____ THE DATA

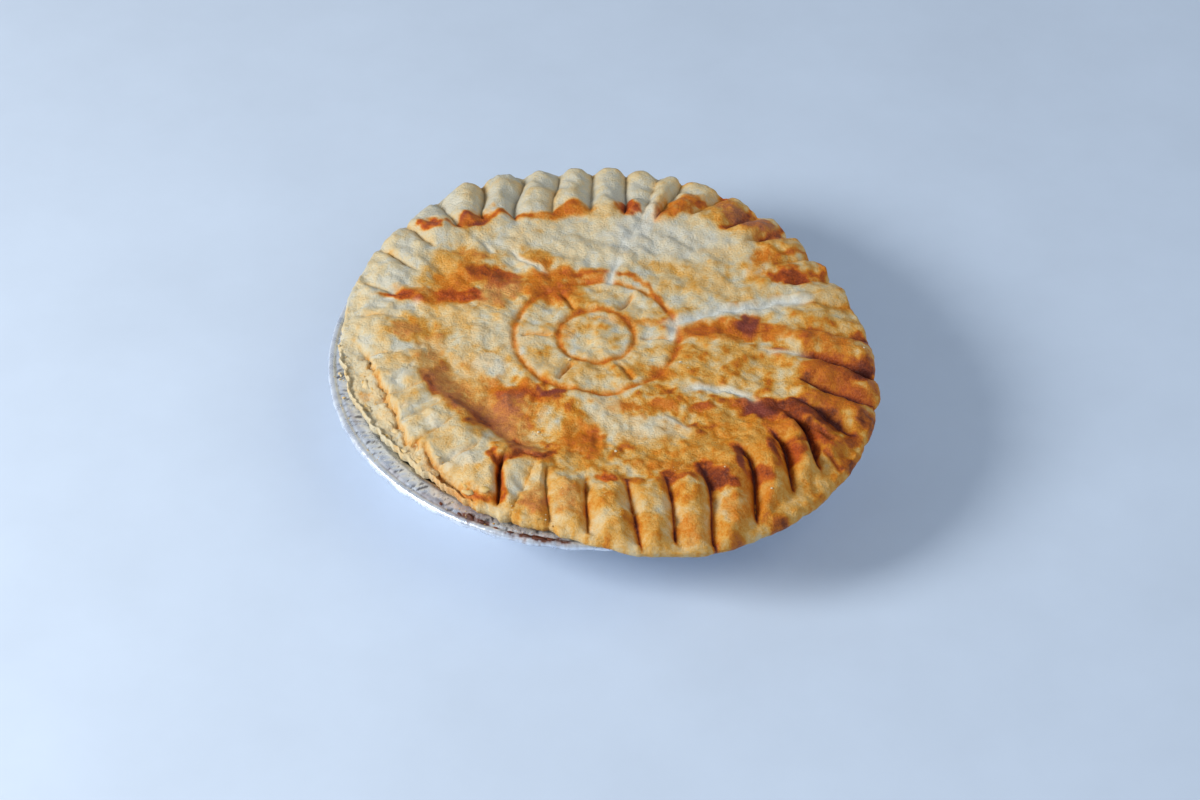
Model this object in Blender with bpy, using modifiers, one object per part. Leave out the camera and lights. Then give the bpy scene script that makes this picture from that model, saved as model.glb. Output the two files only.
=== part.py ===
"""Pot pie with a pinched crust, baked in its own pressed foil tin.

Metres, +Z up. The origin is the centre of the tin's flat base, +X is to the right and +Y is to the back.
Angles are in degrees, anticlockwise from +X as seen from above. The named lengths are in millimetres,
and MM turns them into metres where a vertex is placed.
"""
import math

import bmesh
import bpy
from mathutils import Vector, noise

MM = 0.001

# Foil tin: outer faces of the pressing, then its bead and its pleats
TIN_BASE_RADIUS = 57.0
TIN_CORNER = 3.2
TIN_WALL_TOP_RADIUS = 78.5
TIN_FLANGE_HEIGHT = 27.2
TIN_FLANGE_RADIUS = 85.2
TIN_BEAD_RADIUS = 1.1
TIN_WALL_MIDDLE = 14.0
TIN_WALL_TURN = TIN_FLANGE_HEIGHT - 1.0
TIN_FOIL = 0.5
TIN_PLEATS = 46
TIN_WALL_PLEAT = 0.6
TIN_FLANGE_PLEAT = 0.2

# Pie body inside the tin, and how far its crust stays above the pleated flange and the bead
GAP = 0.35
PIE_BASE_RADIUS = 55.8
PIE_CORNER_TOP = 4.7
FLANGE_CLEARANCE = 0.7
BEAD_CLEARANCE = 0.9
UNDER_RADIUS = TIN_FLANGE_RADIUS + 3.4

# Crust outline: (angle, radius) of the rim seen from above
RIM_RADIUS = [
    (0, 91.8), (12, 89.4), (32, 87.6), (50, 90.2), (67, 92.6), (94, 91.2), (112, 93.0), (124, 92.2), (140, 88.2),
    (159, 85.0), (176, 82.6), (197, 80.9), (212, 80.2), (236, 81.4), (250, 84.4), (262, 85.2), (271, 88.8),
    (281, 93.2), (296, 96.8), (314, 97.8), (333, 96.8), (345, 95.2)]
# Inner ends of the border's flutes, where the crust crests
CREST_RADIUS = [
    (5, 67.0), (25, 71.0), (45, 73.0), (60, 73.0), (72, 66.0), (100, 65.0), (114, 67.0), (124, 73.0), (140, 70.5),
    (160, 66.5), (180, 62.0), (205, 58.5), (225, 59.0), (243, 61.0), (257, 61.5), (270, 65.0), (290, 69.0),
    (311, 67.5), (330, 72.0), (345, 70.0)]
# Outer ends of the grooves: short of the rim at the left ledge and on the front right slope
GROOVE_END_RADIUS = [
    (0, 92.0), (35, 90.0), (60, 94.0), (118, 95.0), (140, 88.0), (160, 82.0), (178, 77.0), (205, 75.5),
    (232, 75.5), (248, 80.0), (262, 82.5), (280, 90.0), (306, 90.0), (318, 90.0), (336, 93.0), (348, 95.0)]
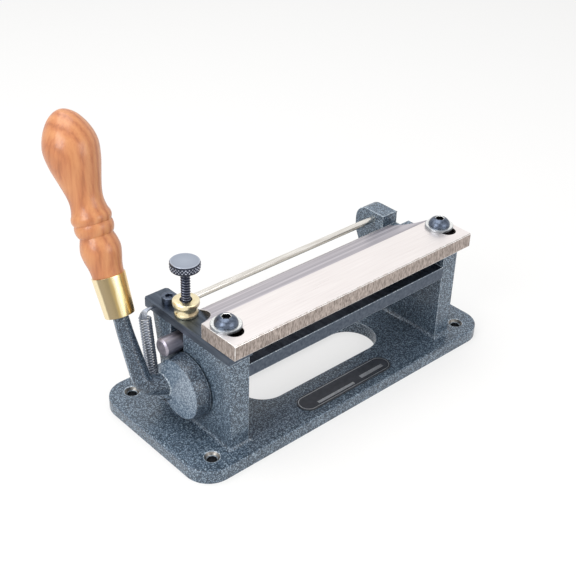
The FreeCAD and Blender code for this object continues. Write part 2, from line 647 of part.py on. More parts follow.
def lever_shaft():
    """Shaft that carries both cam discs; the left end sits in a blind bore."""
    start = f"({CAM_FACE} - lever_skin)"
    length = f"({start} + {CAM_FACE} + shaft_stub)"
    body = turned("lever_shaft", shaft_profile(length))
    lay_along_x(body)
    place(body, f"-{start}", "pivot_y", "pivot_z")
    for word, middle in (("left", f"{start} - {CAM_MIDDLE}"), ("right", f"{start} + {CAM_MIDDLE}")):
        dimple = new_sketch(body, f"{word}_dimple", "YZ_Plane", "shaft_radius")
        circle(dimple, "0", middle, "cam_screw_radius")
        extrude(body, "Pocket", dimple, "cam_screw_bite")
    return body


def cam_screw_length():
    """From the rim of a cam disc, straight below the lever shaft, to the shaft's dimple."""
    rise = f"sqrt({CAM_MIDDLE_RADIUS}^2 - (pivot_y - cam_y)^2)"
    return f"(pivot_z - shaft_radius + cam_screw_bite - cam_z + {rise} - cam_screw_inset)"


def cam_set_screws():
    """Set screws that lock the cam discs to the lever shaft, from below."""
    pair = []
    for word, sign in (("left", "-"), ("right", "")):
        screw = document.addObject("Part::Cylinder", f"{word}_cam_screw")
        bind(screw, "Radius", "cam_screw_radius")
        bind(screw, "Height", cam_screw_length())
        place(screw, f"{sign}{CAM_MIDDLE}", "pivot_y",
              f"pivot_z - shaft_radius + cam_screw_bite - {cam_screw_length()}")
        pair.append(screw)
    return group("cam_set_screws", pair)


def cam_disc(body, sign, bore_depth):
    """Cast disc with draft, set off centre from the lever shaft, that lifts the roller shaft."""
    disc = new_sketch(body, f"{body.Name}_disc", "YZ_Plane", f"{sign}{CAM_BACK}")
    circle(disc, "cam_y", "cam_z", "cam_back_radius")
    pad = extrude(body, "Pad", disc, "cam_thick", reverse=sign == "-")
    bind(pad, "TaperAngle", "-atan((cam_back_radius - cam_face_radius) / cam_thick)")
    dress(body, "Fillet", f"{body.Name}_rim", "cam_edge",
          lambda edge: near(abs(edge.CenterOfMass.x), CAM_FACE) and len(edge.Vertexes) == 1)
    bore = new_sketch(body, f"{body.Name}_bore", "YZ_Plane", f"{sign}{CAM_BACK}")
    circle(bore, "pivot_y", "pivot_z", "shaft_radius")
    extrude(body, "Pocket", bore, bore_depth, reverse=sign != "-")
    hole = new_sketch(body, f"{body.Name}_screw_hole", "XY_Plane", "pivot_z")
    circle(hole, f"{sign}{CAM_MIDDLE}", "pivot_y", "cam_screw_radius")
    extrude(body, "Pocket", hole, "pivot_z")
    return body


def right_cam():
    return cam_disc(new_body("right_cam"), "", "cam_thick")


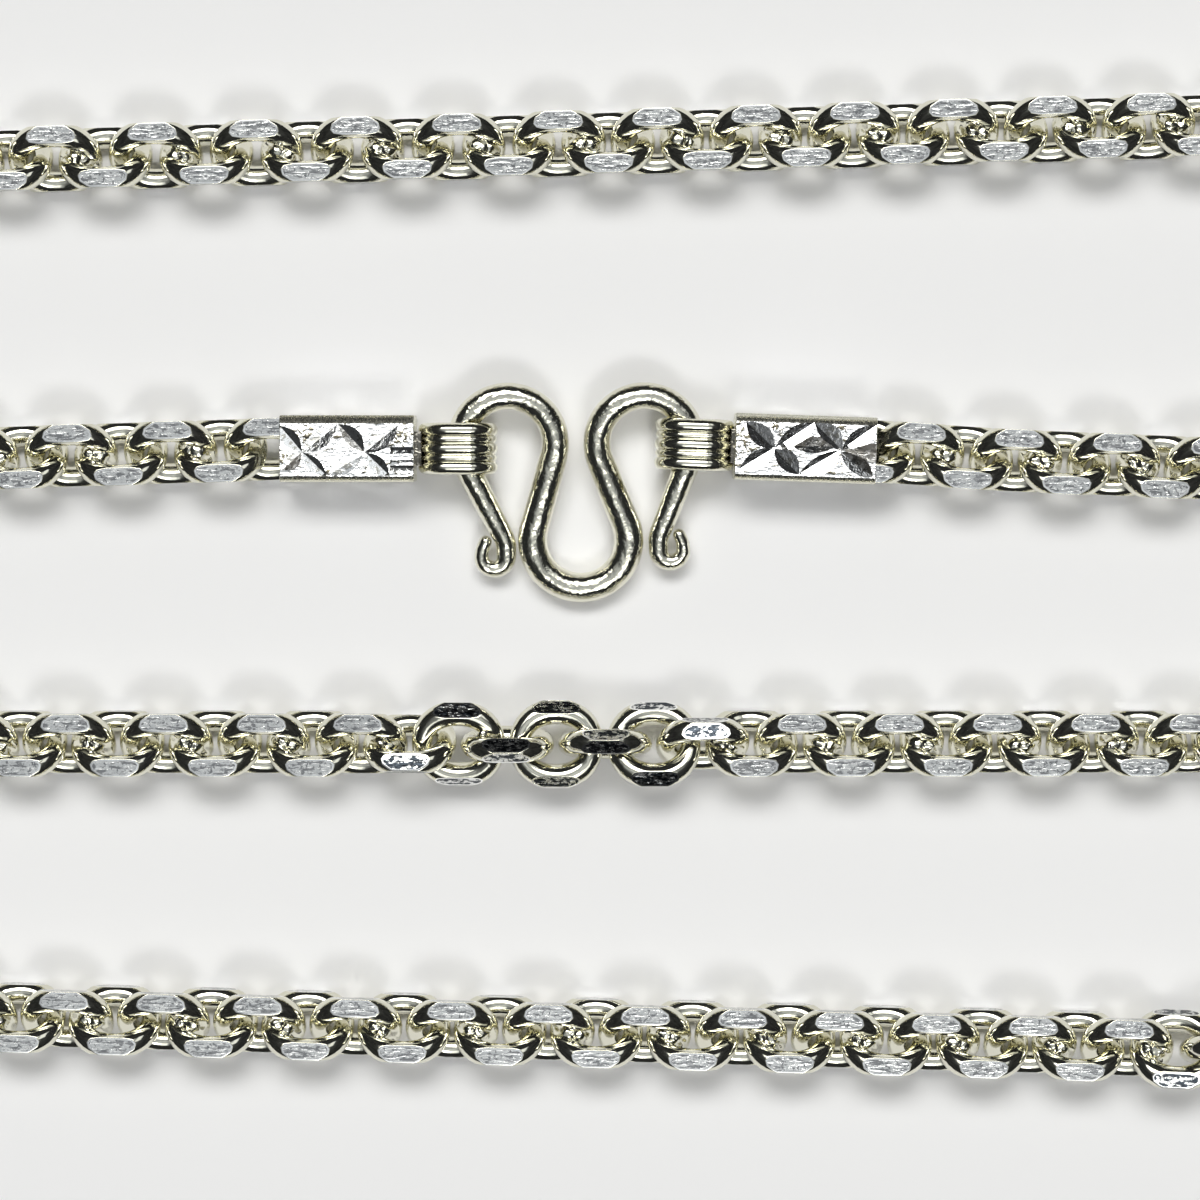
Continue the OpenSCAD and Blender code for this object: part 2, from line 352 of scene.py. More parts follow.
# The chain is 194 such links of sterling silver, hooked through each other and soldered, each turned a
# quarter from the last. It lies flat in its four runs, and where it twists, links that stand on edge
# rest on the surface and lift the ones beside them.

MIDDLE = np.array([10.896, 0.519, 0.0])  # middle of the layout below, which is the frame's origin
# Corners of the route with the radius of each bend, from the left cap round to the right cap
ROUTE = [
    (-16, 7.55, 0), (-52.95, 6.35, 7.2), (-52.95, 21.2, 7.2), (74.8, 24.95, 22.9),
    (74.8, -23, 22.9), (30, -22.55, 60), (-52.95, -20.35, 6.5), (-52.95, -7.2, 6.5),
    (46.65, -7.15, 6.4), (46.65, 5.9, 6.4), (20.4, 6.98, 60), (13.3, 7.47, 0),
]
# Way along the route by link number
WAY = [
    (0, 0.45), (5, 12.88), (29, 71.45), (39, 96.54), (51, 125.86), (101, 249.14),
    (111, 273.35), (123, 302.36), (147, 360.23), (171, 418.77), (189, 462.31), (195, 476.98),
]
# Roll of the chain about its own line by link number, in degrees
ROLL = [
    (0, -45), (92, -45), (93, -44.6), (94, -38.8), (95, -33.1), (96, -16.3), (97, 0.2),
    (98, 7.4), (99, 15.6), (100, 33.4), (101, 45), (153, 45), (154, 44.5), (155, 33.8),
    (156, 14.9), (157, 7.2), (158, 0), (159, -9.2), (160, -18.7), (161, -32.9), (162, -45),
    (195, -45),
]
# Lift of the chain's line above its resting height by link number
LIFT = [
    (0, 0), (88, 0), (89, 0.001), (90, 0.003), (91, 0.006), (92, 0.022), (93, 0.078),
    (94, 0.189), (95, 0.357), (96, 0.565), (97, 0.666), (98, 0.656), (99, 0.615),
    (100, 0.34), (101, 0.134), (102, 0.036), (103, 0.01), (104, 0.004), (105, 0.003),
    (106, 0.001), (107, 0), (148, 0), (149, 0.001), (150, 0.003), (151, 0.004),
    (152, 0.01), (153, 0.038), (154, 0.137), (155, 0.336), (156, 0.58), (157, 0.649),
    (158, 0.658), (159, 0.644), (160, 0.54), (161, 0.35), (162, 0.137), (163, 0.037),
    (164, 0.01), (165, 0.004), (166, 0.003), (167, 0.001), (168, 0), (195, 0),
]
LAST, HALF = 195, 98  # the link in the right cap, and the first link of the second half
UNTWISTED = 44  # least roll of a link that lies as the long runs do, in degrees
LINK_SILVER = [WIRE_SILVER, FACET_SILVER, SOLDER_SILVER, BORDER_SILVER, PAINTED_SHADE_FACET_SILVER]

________

YOUR TASK: Only the lines from the start of the data to the line holding "TIN_FLANGE_PLEAT = 0.2" are wanted; return them exactly, both ends included.

RESPONSE TO THE TASK:
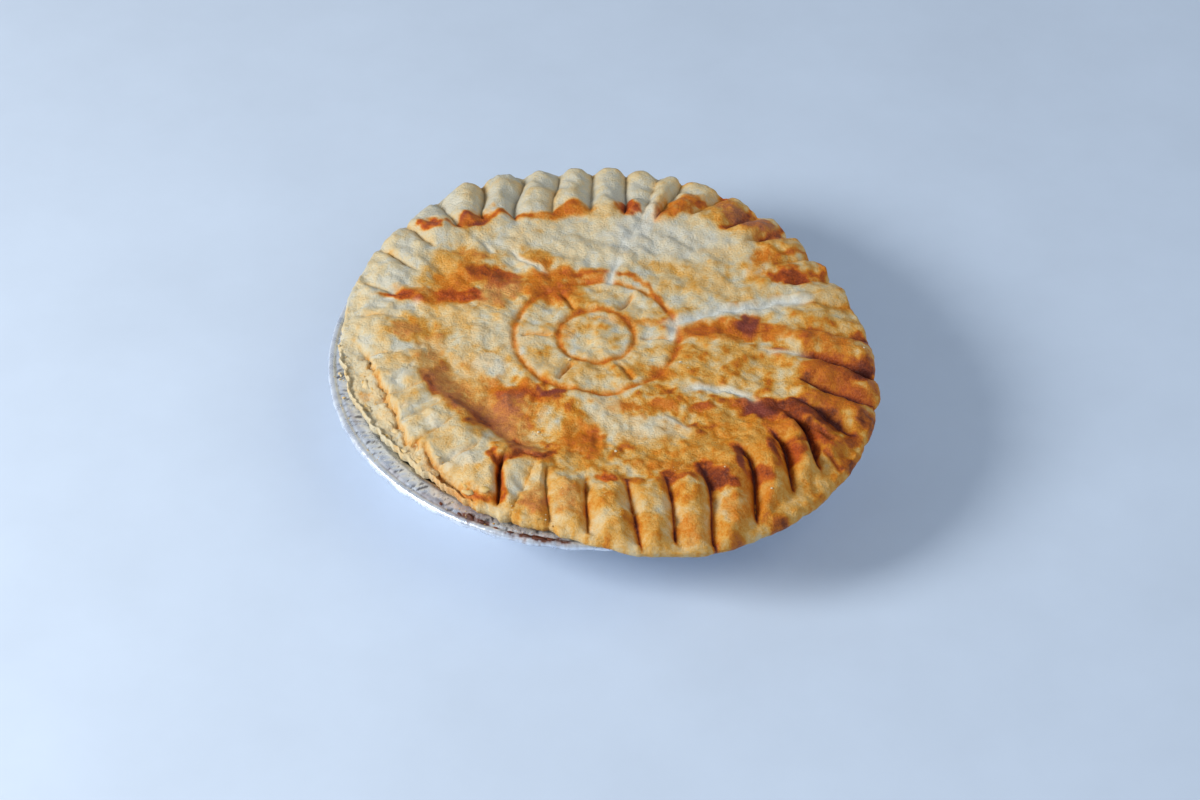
Model this object in Blender with bpy, using modifiers, one object per part. Leave out the camera and lights. Then give the bpy scene script that makes this picture from that model, saved as model.glb. Output the two files only.
=== part.py ===
"""Pot pie with a pinched crust, baked in its own pressed foil tin.

Metres, +Z up. The origin is the centre of the tin's flat base, +X is to the right and +Y is to the back.
Angles are in degrees, anticlockwise from +X as seen from above. The named lengths are in millimetres,
and MM turns them into metres where a vertex is placed.
"""
import math

import bmesh
import bpy
from mathutils import Vector, noise

MM = 0.001

# Foil tin: outer faces of the pressing, then its bead and its pleats
TIN_BASE_RADIUS = 57.0
TIN_CORNER = 3.2
TIN_WALL_TOP_RADIUS = 78.5
TIN_FLANGE_HEIGHT = 27.2
TIN_FLANGE_RADIUS = 85.2
TIN_BEAD_RADIUS = 1.1
TIN_WALL_MIDDLE = 14.0
TIN_WALL_TURN = TIN_FLANGE_HEIGHT - 1.0
TIN_FOIL = 0.5
TIN_PLEATS = 46
TIN_WALL_PLEAT = 0.6
TIN_FLANGE_PLEAT = 0.2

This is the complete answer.